54:4-26 requires assessors to follow such forms and methods as may be prescribed by the Director of the Division of Taxation, including, without limitation, a listing of the use of each parcel assessed, the taxable value of the land, of the buildings and improvements separately on each parcel, and the sum of such separate values. No case is cited, however, and we have been unable to find any, which holds that the manual in question prescribes the only method to be followed in arriving at the true value of real estate for purposes of taxation.

In the performance of their function, assessors are required to determine the full and fair value of each piece of property based upon what it would sell for at a fair and bona fide sale. Passaic v. Gera Mills, supra , 55 N.J. Super. , at p. 83; see N.J. Const., Art. VIII, ยง I, par. 1; N.J.S.A. 54:3-13, 22; N.J.S.A. 54:4-1. Over the years and as the result of experience, various rules and formulae calculated to determine true value have been adopted and followed. The results achieved under them have been affirmed by our courts in many instances. Some of them have been embodied in prior manuals for the guidance of taxing authorities. See A Manual of Practice in Appraising Real Estate. (N.J. State Tax Dept. 1933). No special formula for measuring fair value has been required or excluded. Riverview Gardens, Section One v. North Arlington Borough , 9 N.J. 167, 175 (1952).

We are satisfied and we hold that the Real Property Appraisal Manual for New Jersey Assessors promulgated by the Division of Taxation in 1955, while intended to serve as a guide for those charged with the assessment of real property, was not intended to preclude the use by the Division of Tax Appeals of other established and accepted means of arriving at the true value of real property.

Nor are we in accord with the appellant's contention that the manual in question proscribes the method followed by the Division here. While Rule 10, when taken out of context, may seem to call for the result appellant seeks, our

[80 NJSuper Page 433]

examination of the manual reveals other relevant matter justifying the method of valuation used by the commissioner. Thus, in summarizing the steps to be taken in land appraisal, at page 20, the manual reads:

"The main steps for appraising urban lots and parcels are summarized as follows:

(6) Establishing the final unit front foot values, unit acreage values, and unit square foot values where applicable.

(7) Determining individual lot and parcel values through application of unit foot values adjusted for depth, corner influence, shape and size of lots and parcels." (at p. 20; emphasis added)

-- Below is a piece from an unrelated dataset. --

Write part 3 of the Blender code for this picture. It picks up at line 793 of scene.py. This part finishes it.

Rule 1 therein, which provides the basic formula for determining land valuation, calls for the adjustment of unit foot values according to depth of the lot. p. 28. A table of depth factors is included. p. 26. According to the table, a lot 170 feet in depth such as the one sub judice , would call for the use of a factor of 1.27. An additional adjustment factor is referred to in the manual as alley influence, an increment applicable to lands adjacent to public alleys. p. 27. The manual suggests an upward adjustment of 5% for lands bordering on rear alleys. In following the manual, the question of whether Rule 10 or Rule 1 adjusted for depth and alley influence shauld have been applied could well depend upon whether Treat Place was considered as an alley or a business street.

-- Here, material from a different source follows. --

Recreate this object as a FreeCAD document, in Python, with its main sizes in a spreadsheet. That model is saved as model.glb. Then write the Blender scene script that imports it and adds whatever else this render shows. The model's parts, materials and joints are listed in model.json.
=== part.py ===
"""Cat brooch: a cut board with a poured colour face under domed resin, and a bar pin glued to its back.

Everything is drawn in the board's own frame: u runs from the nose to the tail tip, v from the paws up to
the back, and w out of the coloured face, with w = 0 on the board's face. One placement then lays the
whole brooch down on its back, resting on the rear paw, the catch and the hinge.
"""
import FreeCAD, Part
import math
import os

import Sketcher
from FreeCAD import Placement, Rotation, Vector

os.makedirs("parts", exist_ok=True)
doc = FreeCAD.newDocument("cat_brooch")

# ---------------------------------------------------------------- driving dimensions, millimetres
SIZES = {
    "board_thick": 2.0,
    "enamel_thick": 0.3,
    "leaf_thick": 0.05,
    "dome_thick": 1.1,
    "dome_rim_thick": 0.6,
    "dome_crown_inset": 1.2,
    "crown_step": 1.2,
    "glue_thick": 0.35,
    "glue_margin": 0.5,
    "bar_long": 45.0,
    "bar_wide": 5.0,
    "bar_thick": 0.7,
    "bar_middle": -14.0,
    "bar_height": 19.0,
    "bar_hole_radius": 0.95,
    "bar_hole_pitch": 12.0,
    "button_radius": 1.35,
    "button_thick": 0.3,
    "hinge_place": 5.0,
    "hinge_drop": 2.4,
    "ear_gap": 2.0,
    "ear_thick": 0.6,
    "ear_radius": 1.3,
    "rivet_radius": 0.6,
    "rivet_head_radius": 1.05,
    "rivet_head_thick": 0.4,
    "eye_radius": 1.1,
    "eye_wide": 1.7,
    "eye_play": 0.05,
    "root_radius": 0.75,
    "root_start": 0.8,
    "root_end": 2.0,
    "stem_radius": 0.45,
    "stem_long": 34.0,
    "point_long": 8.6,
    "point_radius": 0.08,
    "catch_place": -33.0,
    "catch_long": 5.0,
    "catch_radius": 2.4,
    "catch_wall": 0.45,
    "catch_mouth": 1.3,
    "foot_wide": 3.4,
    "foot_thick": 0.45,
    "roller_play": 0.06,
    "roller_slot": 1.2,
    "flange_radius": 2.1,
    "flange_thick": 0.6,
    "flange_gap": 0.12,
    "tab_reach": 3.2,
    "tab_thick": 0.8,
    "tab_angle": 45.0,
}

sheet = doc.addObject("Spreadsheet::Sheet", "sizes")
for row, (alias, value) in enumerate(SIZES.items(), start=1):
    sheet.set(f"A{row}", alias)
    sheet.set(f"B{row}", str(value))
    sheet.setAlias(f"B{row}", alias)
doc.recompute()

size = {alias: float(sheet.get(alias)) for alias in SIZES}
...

Steinberg, the expert for the city, appears to have followed the Rule 1 method referred to in arriving at his opinion that appellant's lot had 61.42 effective front feet, the figure adopted by the Division. While Rachlin, the appraiser for the taxpayer, did not follow it in appraising the subject premises, he did so in analyzing the sales of the two adjacent properties which he cited in his appraisal as comparable. Both of these extended from Broad Street 172 feet back to Treat Place. Thus, in analyzing the sale of 835 Broad Street, which had a frontage of 22 feet on Broad Street, he allowed an additional 5.21 feet for depth and an additional 10% (instead of 5% as suggested in the manual) for Treat Place

[80 NJSuper Page 434]

influence. In analyzing the sale of 853 Broad Street, which had a frontage of but 20 feet on Broad Street, he allowed an additional 4.72 feet for the extra depth and an additional 10% for Treat Place influence. In support of the use of this method was the fact that there was no evidence of any commercial use being made of the Treat Place frontage, that the income was entirely derived from the Broad Street frontage, that all of the buildings were devoted to the purposes of the Broad Street tenants, that the buildings appear to have been valued by both experts as part of the Broad Street frontage, and that the front building as well as a portion of the rear building were located on what would be the Broad Street end of the lot.

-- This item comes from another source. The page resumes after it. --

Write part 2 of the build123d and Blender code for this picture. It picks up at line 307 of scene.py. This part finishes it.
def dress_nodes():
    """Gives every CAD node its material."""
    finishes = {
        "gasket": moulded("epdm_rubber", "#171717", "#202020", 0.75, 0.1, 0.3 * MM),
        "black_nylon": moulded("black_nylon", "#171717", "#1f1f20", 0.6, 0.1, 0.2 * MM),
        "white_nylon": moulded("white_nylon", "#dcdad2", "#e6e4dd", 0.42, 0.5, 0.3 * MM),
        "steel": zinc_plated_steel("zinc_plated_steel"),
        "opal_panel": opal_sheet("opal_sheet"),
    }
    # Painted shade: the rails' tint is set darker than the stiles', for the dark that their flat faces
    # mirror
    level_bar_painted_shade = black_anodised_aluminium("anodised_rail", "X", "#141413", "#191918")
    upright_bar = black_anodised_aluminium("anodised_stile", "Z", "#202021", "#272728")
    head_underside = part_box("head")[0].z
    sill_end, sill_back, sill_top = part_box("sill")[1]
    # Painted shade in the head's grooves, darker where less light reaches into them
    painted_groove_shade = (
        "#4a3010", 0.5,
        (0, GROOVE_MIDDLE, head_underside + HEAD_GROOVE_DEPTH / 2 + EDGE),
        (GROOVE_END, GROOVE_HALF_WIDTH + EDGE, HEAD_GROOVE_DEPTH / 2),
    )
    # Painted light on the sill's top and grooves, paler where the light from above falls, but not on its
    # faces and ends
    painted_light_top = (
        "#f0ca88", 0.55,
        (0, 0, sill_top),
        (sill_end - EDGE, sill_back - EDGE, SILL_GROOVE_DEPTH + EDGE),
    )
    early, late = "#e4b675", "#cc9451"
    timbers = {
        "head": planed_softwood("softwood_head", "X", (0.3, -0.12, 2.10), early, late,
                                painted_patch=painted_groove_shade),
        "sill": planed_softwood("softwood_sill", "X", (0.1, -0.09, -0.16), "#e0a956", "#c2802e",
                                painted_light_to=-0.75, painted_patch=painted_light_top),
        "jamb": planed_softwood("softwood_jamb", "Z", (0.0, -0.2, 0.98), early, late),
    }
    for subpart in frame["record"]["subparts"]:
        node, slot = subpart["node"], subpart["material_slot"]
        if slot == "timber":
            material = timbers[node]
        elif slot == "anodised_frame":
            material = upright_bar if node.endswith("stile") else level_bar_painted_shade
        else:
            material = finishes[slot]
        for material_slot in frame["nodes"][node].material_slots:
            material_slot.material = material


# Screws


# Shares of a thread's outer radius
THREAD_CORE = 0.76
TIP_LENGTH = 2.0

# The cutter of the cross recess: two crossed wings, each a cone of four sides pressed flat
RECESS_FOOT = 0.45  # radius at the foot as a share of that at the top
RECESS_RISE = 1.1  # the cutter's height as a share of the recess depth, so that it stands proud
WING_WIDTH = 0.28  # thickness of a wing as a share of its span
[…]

We find no merit to the appellant's contention that the tax history was not given consideration, and that upon a proper consideration thereof the 1959 valuation should have been followed. There can be no doubt as to the admissibility of the tax history here. Camden County Realty Co. v. State Board of Tax Appeals , 131 N.J.L. 132 (Sup. Ct. 1943). But aside from the 1959 decision of the Division, no tax history was introduced. We are without knowledge as to the 1960 assessment or its disposition. We are further advised that subsequent to the 1959 assessing date, a revaluation took place in the City of Newark. The probative value of the 1959 assessment was thus greatly reduced. In short, we cannot say that the Division erred in not following its 1959 valuation. Each annual assessment is a separate entity, distinct from the assessments of previous years. Aetna Life Insurance Co. v. City of Newark , 10 N.J. 99, 103 (1952). In any event, the unit foot value adopted by the Division is the same as that for the year 1959, the only difference being the manner of its application to the lot in question. In the exercise of its expertise the Division determined to follow the method used by the city's expert and concurred in, in part at least, by that of the appellant. We perceive no error in its having done so.

The judgment of the Division of Tax Appeals is accordingly affirmed.